Размер шрифта
-
+

Вектор - стр. 22

– У меня нет отклонений, просто мне нечего сказать. Но если вам необходимо, чтобы я произносил слова, я буду их произносить.

Психолога, тучную женщину лет пятидесяти, не слишком-то впечатлило дерзкое поведение подростка, и она заставила проходить Дамира кучу тестов. Из всех них следовало, что он в порядке. Женщина долго смотрела на мальчика и произнесла:

– Дамир, такая психологическая травма как у тебя, не может пройти бесследно. В тебе уже видно изменения личности и попытки противопоставить себя обществу. Ты заново создавал свою личность под воздействием стрессовой ситуации.

– Личность моя осталась со мной. – Перебил ее парень.

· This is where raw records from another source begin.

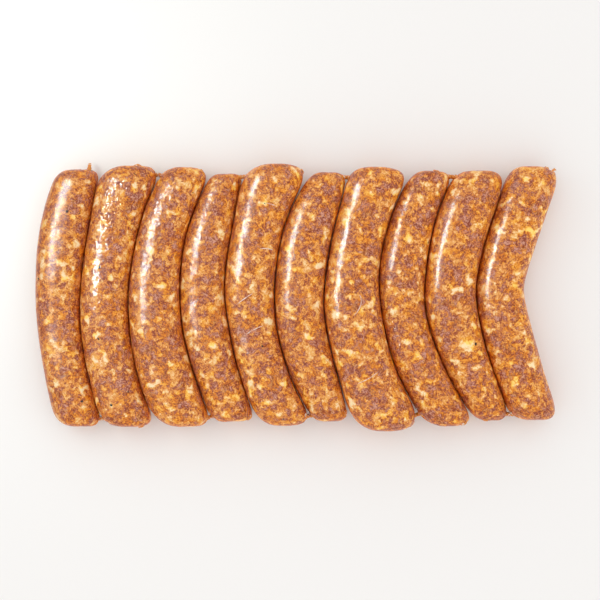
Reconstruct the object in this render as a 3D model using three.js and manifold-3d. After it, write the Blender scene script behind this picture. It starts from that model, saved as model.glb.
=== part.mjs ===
// A string of ten raw sausage links, folded back and forth so that the links lie side by side.
// Millimetres, +Z up. The links lie on Z = 0 and run along Y, and the row runs along X.
// The origin is the middle of the row's box, on the surface that the links lie on.
import * as THREE from "three";
import { mergeVertices } from "three/addons/utils/BufferGeometryUtils.js";
import Module from "manifold-3d";

const wasm = await Module();
wasm.setup();

// The walls where neighbouring links press together, from left to right. A wall stands furthest left
// at its elbow: x is its place there, and elbow is how far up the row that is. top and foot say how
// far it swings to the right SWING_REACH above and below the elbow, and bend how gently it does so.
const SWING_REACH = 75;
const WALLS = [
  { x: -178.6, elbow: 10, top: 14.1, foot: 8.9, bend: 1.95 },
  { x: -148.4, elbow: -10, top: 9.7, foot: 14.5, bend: 1.5 },
  { x: -115.2, elbow: -6, top: 15.1, foot: 17.2, bend: 2.15 },
  { x: -81.1, elbow: 6, top: 19.6, foot: 15.9, bend: 1.9 },
  { x: -50.8, elbow: 2, top: 11.3, foot: 17.4, bend: 1.55 },
  { x: -16.9, elbow: 2, top: 20.1, foot: 20.4, bend: 2.25 },
  { x: 15.4, elbow: -2, top: 14.2, foot: 16.8, bend: 1.35 },
  { x: 53.4, elbow: 10, top: 23.2, foot: 19.0, bend: 2.1 },
  { x: 83.8, elbow: 4, top: 17.8, foot: 26.4, bend: 1.85 },
  { x: 117.6, elbow: 2, top: 19.6, foot: 20.8, bend: 1.35 },
  { x: 150.8, elbow: 4, top: 24.4, foot: 21.0, bend: 1.25 },
];

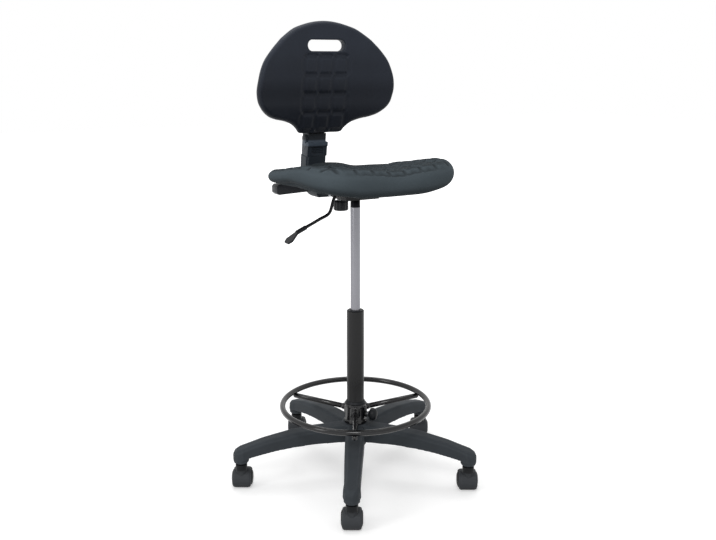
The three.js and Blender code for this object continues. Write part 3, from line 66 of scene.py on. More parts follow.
def low_high(node):
    """A node's corners in millimetres about the column's axis."""
    low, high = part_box(node)
    return (low - AXIS) / MM, (high - AXIS) / MM


def radius_of(node):
    low, high = low_high(node)
    return (high.x - low.x) / 2


# Camera, as solved from the photograph

PHOTO_WIDTH = 716
FOCAL_PIXELS = 900.75
SENSOR_WIDTH = 36
CAMERA_DISTANCE = 2495.4
CAMERA_HEIGHT = 1202.6
CAMERA_SIDE_STEP = 7.53
CAMERA_HEADING = 29.6
CAMERA_PITCH = 13.08

# Backrest, as in the solid, but with a fuller lip round the hand slot

BACK_BOTTOM = 997
BACK_HEIGHT = 316
BACK_HALF_WIDTH = 219
BACK_HALF_THICKNESS = 15
BACK_WRAP = 30
BACK_DEPTH = 40
BACK_FRONT_Y = 214
BACK_RIM_RADIUS = 12.5
BACK_OUTLINE_SHARES = [
    (0, 1), (0.18, 0.988), (0.37, 0.953), (0.48, 0.92), (0.63, 0.85), (0.69, 0.813), (0.79, 0.744),
    (0.89, 0.658), (0.95, 0.57), (0.985, 0.481), (1, 0.389), (0.98, 0.304), (0.95, 0.256),
    (0.895, 0.209), (0.8, 0.162), (0.69, 0.135), (0.58, 0.12), (0.485, 0.1), (0.41, 0.072),
    (0.35, 0.035), (0.3, 0), (0.15, -0.003),
]
BACK_CURVE_PLACES = (0, 0.28, 0.53, 0.8, 1)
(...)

Щуплый, нескладный парень со взглядом уставшего старика. – Просто у меня нет воспоминаний о себе. Соответственно, у меня нет психотравм детства, негативных установок, наоборот, есть улучшенная версия меня, которая логически подходит ко всем желаниям и совершаемым действиям. Я могу объяснить, почему я молчал два года. Изначально, это была защитная реакция, а потом я понял, что слова мои ничего не изменят. В тот день меня полуголого привезли с мороза в больницу, где я час, сидя в коридоре, смотрел как мент, который меня сопровождал, играл на телефоне. Потом меня осмотрел врач, и они вместе с ментом обсудили, сколько членов моей семьи сгорело и как мне повезло. Потом меня отправили в детдом, где тоже всем плевать, что со мной. Через неделю вдруг следователь решил проверить версию поджога и отработать на мне новые приемы допроса, пытаясь убедить меня, что поджог дом я. Зачитывал мне какие-то характеристики от бывших одноклассников, учителей. Он был очень убедительным, особенно в той части, где утверждал, что от меня отказались все живые бабушки и дедушки и даже дядя не захотел меня забрать к себе. В какой-то мере я согласен с его логикой, видимо, я был не самый прилежный ребенок и желанный родственник, ведь, на самом деле, за все время никто из них меня не посетил. Поэтому я молчал. Мне нечего было противопоставить давлению взрослых людей и ситуации. Я не помню себя, семью, друзей. Я помню книги, сериалы, фильмы и даже школьную программу. Я правда не знаю, что тогда случилось. Я просто не хотел жалеть себя и распыляться на остальных, прежде чем смогу понять, какой я человек.

Выслушав Дамира, женщина проговорила с ним еще около часа и лишь убедившись в том, что он действительно вменяем, отпустила его. С тех пор он ни с кем не разговаривал так долго и так открыто.

Привыкший к внутренней пустоте и одиночеству, он не пытался жить нормальной жизнью. Вместо любви и дружбы он сосредоточился на учебе. Вместо самокопания, он копался в книгах, исторических фактах и наблюдал за людьми. Ввиду того, что их поступки и высказывания ему не приходилось сравнивать со своими внутренними установками, навязанными воспитанием, он замечал всю нелогичность жизни и чувств. Выстроив для себя личный моральный кодекс, он четко следовал ему, но никогда не поддавался мимолетным чувствам. В армии он начал интересоваться историей и, как оказалось, она вся переписана и исковеркана. В разных учебниках разных годов издания одни и те же события описывались по-разному, а в архивах и музеях, которые он посещал в редкие увольнения, даже карты сражений, датированные одним годом, отличались то в начертаниях местности, то в схемах наступления войск. Так, преисполненный сомнениями во внешнем мире, а не в себе, он погрузился в эзотерику и религию. Но там было все запутаннее, чем в музеях. Тогда-то он и придумал продавать самопальные книги по магии. Каждую в разных городах. Два раза в один город старался не выкладывать объявления, менял ники, аккаунты. В остальном у него была скучная жизнь затворника, если бы не вечные конфликты и ситуации, в которые он попадал. В молодых парнях, прожигающих жизнь в подъездах и на улицах, он вызывал необъяснимую агрессию одним своим видом, хотя одевался он в однотонные вещи, не броско, имел спортивное телосложение и не выглядел как жертва, но они постоянно его задевали.